As a first time homebuyer, you may be overwhelmed with mortgage abbreviations and acronyms when you’re filling out your pre-approval application. Words like FHA, DTI, ARM, MI, MLS and EMD may have completely different meanings to you, or have no meaning at all. Let’s take a closer look at the mortgage abbreviations home buyers need to know.
So many mortgage abbreviations and acronyms, here are six you’ll want to know.
An FHA loan is a US Federal Housing Administration mortgage insurance backed loan which is provided by an FHA-approved lender. FHA loans are known for accepting down to 3.5% down payment, in comparison to the conventional loan’s 20% down payment requirement. FHA loans also allow down to a 580 credit score as opposed to the conventional loan’s 620. FHA is a common choice for first time home buyers.
Debt to Income Ratio
When lenders are processing your application they want to see if you are able to pay a mortgage with your funds including your income and taking into consideration all of your monthly debts. For example, if you are looking to buy a $400,000 home, and you and your spouse make $120,000 a year combined, but you have to pay for student loans for both of you, 2 car payments, 2 car insurance payments, health insurance, and high retail credit cards, your DTI ratio would be higher than if you made $120,000 a year combined and only had to pay retail credit cards and car insurance.
Adjustable Rate Mortgage
While you may think that ARM is the area between your hand in your shoulder, in mortgage terms it’s a type of mortgage in which the interest rate paid on the outstanding balance varies according to a specific benchmark. A 7-year ARM is a loan with a fixed rate for the first 7 years (based on the rate you first buy your home), and an adjustable rate every year thereafter. Because the interest rate can and will change after the first 7 years, the monthly payment can also change.

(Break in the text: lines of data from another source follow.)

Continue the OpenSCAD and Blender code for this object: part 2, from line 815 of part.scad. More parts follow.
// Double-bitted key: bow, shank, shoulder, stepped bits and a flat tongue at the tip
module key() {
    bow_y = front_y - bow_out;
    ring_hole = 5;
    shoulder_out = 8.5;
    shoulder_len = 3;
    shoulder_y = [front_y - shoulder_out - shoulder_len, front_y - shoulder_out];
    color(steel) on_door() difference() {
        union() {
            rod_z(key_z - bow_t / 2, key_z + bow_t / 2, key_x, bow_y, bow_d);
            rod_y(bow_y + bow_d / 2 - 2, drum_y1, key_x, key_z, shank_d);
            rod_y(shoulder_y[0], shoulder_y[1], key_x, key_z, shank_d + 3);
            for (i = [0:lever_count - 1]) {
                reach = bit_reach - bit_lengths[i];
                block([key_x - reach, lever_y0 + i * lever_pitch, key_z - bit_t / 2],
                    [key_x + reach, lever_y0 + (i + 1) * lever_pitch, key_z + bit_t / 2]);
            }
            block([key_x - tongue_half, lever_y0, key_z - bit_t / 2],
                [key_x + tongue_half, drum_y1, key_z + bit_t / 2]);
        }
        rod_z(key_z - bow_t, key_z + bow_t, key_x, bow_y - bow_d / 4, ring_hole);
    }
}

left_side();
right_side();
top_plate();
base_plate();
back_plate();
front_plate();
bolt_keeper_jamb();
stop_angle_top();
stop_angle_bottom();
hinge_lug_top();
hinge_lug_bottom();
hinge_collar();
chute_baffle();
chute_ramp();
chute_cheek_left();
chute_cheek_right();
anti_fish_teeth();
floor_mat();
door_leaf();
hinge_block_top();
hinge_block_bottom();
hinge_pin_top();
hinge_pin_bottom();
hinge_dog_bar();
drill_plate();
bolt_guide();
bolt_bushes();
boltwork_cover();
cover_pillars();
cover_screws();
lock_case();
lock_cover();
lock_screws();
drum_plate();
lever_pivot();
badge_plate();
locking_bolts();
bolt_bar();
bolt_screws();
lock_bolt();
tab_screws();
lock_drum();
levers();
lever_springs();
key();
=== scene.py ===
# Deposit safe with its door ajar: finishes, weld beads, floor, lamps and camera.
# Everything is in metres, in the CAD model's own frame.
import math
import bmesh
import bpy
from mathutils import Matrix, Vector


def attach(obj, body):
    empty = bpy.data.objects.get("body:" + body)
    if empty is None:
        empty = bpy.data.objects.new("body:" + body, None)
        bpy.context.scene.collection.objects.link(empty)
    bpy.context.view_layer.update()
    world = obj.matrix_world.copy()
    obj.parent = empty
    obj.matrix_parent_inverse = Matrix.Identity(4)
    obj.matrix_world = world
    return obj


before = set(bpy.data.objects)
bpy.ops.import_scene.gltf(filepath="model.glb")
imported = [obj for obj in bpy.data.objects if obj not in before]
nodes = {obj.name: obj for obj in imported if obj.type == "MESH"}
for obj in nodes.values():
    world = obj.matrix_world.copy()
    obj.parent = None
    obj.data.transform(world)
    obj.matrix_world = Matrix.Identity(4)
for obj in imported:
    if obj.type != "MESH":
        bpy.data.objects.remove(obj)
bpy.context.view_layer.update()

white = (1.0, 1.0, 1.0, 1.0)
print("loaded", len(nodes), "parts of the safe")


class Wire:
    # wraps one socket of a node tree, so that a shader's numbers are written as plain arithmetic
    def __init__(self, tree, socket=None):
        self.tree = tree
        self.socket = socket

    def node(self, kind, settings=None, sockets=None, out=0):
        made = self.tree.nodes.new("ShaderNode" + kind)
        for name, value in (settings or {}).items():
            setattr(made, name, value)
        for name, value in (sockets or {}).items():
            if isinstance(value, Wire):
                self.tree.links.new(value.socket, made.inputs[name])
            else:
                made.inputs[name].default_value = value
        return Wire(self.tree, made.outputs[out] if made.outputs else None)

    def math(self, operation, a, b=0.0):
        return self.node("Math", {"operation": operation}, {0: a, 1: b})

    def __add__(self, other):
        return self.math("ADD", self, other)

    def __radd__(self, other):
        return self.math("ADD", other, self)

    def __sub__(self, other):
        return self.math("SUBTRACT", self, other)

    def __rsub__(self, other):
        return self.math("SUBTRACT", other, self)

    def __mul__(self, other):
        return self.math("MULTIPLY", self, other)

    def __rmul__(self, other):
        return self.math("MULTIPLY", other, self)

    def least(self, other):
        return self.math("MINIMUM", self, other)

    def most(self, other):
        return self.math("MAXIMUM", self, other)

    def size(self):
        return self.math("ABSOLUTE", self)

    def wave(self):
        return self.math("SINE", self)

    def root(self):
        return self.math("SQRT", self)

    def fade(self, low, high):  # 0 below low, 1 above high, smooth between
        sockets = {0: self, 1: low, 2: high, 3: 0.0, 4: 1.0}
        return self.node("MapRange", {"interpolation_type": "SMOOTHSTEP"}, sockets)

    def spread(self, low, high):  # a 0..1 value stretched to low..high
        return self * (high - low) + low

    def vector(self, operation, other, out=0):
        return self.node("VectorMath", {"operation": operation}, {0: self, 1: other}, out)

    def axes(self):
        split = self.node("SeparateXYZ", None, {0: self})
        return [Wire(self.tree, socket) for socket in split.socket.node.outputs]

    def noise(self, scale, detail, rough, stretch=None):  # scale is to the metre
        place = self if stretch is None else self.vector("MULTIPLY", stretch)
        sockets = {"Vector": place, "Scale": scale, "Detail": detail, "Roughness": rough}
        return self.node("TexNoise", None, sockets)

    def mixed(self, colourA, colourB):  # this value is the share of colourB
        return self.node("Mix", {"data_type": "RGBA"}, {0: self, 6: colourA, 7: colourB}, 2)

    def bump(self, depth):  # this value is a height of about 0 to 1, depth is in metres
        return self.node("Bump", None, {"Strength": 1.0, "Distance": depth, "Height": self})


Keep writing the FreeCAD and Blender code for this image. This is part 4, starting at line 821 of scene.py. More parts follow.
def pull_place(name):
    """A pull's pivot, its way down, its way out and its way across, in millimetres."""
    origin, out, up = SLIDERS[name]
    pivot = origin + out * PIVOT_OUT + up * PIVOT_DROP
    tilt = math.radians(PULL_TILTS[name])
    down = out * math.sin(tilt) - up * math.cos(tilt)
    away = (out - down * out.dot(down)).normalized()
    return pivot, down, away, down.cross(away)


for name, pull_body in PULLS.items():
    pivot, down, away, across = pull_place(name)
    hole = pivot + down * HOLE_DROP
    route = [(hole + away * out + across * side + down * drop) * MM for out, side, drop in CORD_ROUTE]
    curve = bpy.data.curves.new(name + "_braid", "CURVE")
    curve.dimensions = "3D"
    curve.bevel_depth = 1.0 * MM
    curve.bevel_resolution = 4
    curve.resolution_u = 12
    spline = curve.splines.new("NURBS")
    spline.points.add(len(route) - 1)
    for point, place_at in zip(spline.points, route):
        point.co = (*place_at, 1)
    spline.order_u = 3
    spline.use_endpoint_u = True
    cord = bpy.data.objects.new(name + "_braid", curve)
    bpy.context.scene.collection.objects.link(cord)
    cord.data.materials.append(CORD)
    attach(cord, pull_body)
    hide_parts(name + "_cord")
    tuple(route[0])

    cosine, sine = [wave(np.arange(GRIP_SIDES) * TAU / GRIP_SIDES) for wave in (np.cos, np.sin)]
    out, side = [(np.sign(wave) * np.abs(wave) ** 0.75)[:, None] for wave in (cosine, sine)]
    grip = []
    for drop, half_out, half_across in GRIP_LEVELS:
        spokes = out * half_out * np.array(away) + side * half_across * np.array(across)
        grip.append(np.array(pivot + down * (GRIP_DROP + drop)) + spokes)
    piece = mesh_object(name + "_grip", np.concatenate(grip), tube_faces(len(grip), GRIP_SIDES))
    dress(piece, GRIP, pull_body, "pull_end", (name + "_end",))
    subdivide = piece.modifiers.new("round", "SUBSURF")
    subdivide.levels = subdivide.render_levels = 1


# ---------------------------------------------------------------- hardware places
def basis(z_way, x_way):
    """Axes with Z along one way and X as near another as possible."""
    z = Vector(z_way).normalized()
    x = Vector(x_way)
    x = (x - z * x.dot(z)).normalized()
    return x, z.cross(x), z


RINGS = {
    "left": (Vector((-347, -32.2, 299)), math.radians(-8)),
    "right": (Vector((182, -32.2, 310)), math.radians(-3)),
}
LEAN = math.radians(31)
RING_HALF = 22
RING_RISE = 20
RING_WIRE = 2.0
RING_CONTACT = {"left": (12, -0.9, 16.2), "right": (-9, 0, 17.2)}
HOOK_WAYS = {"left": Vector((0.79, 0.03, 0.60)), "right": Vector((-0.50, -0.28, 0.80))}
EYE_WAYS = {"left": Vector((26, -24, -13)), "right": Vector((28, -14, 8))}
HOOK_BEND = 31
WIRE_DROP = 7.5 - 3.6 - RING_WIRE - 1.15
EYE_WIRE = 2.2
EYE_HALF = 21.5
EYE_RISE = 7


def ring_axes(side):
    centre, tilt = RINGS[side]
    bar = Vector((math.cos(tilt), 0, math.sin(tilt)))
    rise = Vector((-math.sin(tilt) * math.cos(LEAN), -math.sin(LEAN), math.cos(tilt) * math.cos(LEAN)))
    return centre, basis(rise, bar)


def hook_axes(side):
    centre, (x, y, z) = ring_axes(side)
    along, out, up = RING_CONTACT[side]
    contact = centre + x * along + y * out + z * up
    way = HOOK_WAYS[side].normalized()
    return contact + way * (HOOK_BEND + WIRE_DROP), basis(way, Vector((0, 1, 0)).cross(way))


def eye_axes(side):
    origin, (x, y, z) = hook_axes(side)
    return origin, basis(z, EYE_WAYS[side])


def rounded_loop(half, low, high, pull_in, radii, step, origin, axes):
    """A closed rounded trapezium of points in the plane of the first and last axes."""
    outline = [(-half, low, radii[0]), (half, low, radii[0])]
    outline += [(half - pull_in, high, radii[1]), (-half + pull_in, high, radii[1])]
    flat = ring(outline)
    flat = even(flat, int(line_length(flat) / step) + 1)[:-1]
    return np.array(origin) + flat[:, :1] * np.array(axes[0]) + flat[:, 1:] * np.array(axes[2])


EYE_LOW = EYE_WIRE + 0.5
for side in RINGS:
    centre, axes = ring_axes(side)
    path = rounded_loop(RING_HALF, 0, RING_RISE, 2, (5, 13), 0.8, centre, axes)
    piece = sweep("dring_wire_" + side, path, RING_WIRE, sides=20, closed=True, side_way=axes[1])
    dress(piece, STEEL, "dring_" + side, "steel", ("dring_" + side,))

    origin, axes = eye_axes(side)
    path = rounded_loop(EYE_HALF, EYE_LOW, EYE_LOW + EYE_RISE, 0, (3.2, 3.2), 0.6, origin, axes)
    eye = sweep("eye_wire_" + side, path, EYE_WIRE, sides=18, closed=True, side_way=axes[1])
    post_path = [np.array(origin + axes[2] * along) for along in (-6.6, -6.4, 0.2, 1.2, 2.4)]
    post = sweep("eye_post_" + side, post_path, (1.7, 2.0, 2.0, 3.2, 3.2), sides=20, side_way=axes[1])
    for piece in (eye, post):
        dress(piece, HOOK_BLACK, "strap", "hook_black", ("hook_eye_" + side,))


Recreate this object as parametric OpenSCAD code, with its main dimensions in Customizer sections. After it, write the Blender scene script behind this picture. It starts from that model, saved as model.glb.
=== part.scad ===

At first MI looks like an abbreviation for the state of Michigan. MI means mortgage insurance, and you’ll sometimes see it written as PMI (private mortgage insurance) or LMPI (lender-paid mortgage insurance). Mortgage insurance is required if your down payment on a home is less than 20 percent of the appraised value or sale price. If you go with an FHA loan, you will have mortgage insurance since you’re able to pay down to 3.5% down.
Multiple Listing Service
You might first think MLS stands for a professional soccer organization in the U.S., but when it comes to real estate, MLS refers to the Multiple Listing Service. The MLS is a private offer of cooperation and compensation by listing brokers to their real estate brokers to share information about properties for sale. Many photos and bits of information found on sites such as Redfin and Zillow are courtesy of the MLS.
Earnest Money Deposit
Earnest money is a deposit made to a seller showing the buyer’s good faith in a transaction. Earnest money allows the buyer additional time when seeking financing. When buying new construction, it’s typical to pay the earnest money when you agree to buy the home a few months before the actual home is built. The amount of the EMD depends on the demand for homes. In a slow real estate market where the seller isn’t getting many offers you may only have to pay $500-$1000, but in a fast moving market you may have to make a bigger deposit, perhaps up to 2% or 3% of the offer amount. Your lender will communicate the exact earnest money needed to pay.